As for the visual style of the film, I think it’s version of Doomsday is the perfect metaphor for it: a gray, drab homogeneous mess. The whole film’s aesthetic felt quite dead due to its overall low contrast and muted colour palette. There were some shots that were quite gorgeous and photographic, but they were far and few in-between and due to their length, broke up the pace of the film at times. My sigh from the opening of this piece practically sums up how I feel about how the film looks.

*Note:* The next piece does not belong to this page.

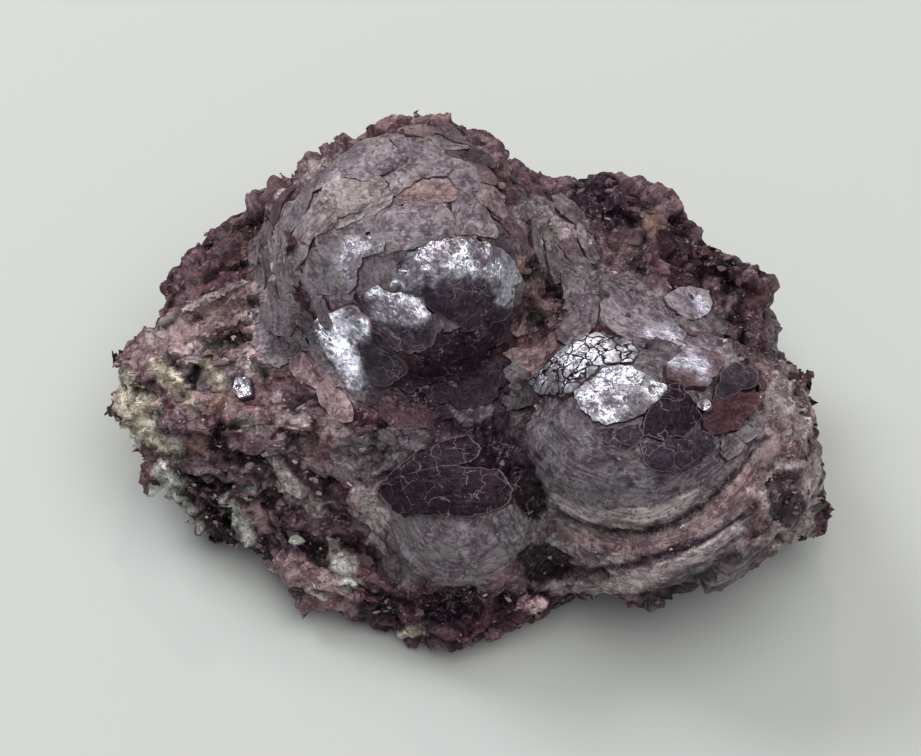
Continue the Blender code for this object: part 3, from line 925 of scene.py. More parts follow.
def smooth_noise(points, size, seed=0.0):
    """Slow noise from -1 to 1 at each point."""
    shift = Vector((seed, seed * 1.7, seed * 2.3))
    return np.array([noise.noise(Vector(p) + shift) for p in points / size])


def store(mesh, finish, tint, rim, grain, lean=(0.0, 0.0, 0.0)):
    """Writes what the mica material reads onto the mesh's points."""
    count = len(mesh.vertices)
    colour = mesh.attributes.new("tint", "FLOAT_COLOR", "POINT")
    four = np.ones((count, 4), np.float32)
    four[:, :3] = tint
    colour.data.foreach_set("color", four.ravel())
    shares = dict(zip(("foil", "streaks", "cracked", "threads"), finish), rim=rim)
    for name, share in shares.items():
        layer = mesh.attributes.new(name, "FLOAT", "POINT")
        layer.data.foreach_set("value", np.broadcast_to(share, count).astype(np.float32))
    for name, vectors in (("grain", grain), ("lean", np.broadcast_to(lean, (count, 3)))):
        layer = mesh.attributes.new(name, "FLOAT_VECTOR", "POINT")
        layer.data.foreach_set("vector", vectors.astype(np.float32).ravel())


def add_piece(name, mesh, material):
    """Links a finished mesh as a piece of the lump."""
    piece = bpy.data.objects.new(name, mesh)
    bpy.context.scene.collection.objects.link(piece)
    mesh.materials.clear()
    mesh.materials.append(material)
    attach(piece, "root")
    return piece


def modified(mesh, kind, **settings):
    """The mesh after one modifier."""
    holder = bpy.data.objects.new("holder", mesh)
    bpy.context.scene.collection.objects.link(holder)
    modifier = holder.modifiers.new("step", kind)
    for name, value in settings.items():
        setattr(modifier, name, value)
    graph = bpy.context.evaluated_depsgraph_get()
    done = bpy.data.meshes.new_from_object(holder.evaluated_get(graph))
    bpy.data.objects.remove(holder)
    return done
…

Leaving the cinema, I wasn’t enraged, I was just severely disappointed, despite going in with very low expectations. There is some good in the film I won’t lie and on paper the plot is fine, except it’s pace stopped it from being nothing but mediocre. If the powers that be made a proper sequel to Man of Steel where the plot points of Superman facing the consequence of his actions were given the proper time to develop; then having a proper Batman v Superman film where the fight was more than 10 minutes, the two heroes fought out over more than a single evening, thus giving more breathing room for is story, it would have been a far less mediocre watch. But instead we got a disjointed mess of scenes that go nowhere, some very wooden acting, a great secondary cast and Batman, a visual style akin to a white wall and some maybe okay action scenes. I just hope the last act is an indicator of what future films are going to be like, because right now, with this effort, DC is losing out against Marvel.